Blogging and writing comments such as this one is, sadly, taking the heat out of the opposition to failed US policies. The Viet Nam War was stopped, albeit a bit late, not with internet chit chat but with hard core, peaceful protesting that didn't let up. In the case of Iraq, the whole world demonstrated their opposition to the invasion of Iraq, then after we were ignored, we gave up, went to out computers, and while sipping lattes, began to complain. We are great complainers and make great comments that could be helpful if anyone were to put them into use, but no one is listening and we are too comfortable to do what it takes to be heard.
The empire appears to be overstretched.
We have idiots and crooks running the country. What do you expect? Bush and co. were isolationists, as the journalists pointed out before Bush was selected as president, and now he has proved it. Everyone around the world hates America and Americans, except for of course, Isreal and - I was gonna include England, but the people there hate us to. Oh well what do you expect. Idiots voted for the idiots that are now running the country...into the ground. It's that old saying: You get what you paid for. So the people who voted for Bush have nothing to complain about. The Republican Party is nothing but a cult and the people who call themselves Republicans are nothing but cultists. They are no different than the Nazi Party of the thirties and forties. I hope they are proud of themselves for getting us into this mess that Bush and Co. has created. Se la vi.

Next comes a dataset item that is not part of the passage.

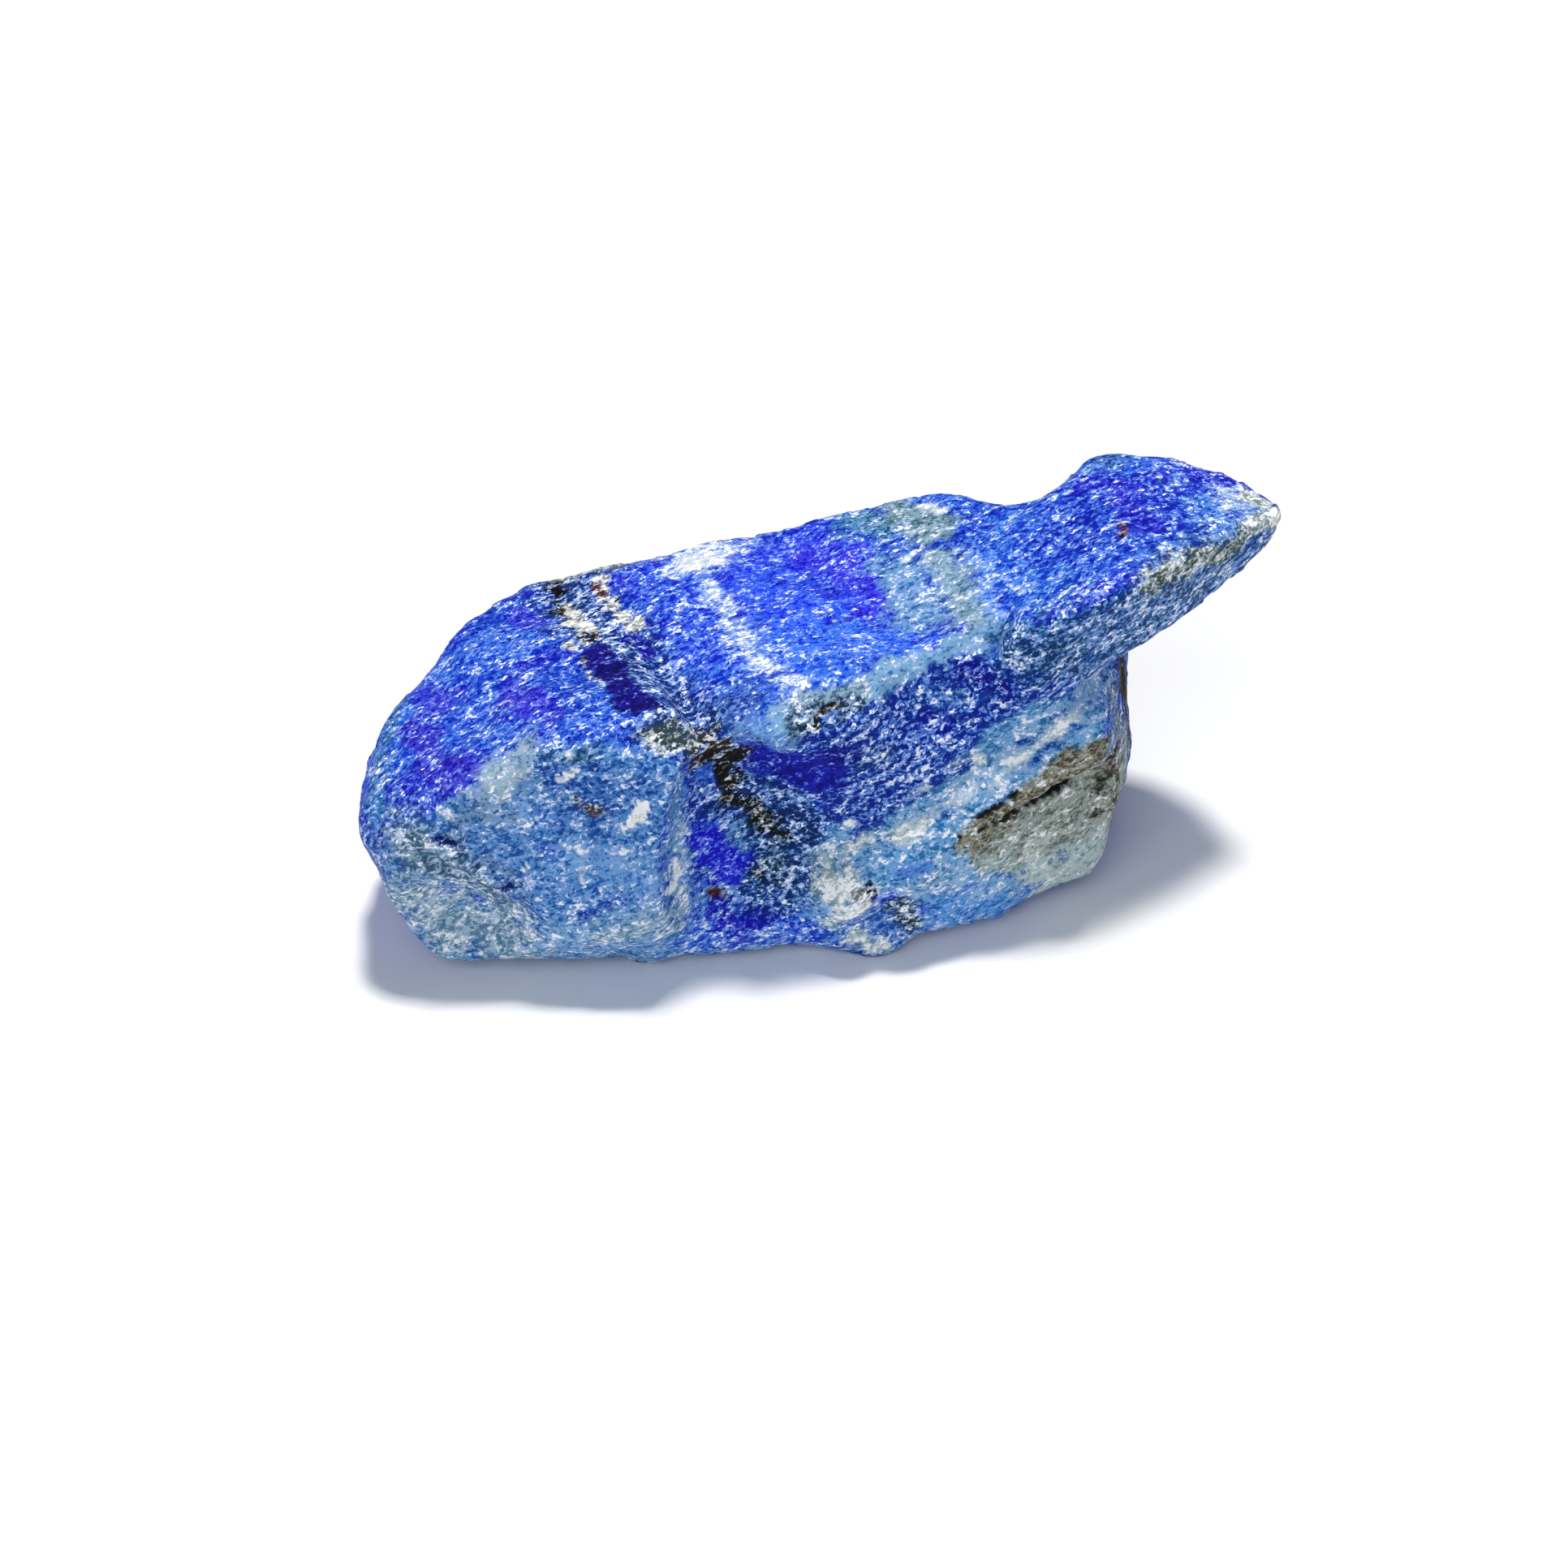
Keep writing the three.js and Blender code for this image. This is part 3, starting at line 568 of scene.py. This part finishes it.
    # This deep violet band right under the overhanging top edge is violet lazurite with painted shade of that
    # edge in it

Yo Laddy--It's "C'est la vie!"--I definately agree with you on the cultist nature of Republican party leadership.
Bush does not understand the first thing about history, science, foreign affairs or diplomacy. With his delusional arrogance, stubbornness and stupidity, his every gesture is anti-diplomacy. If he's too busy in Iraq to be interacting with other countries, that is one good thing. The only good news I've heard in a while.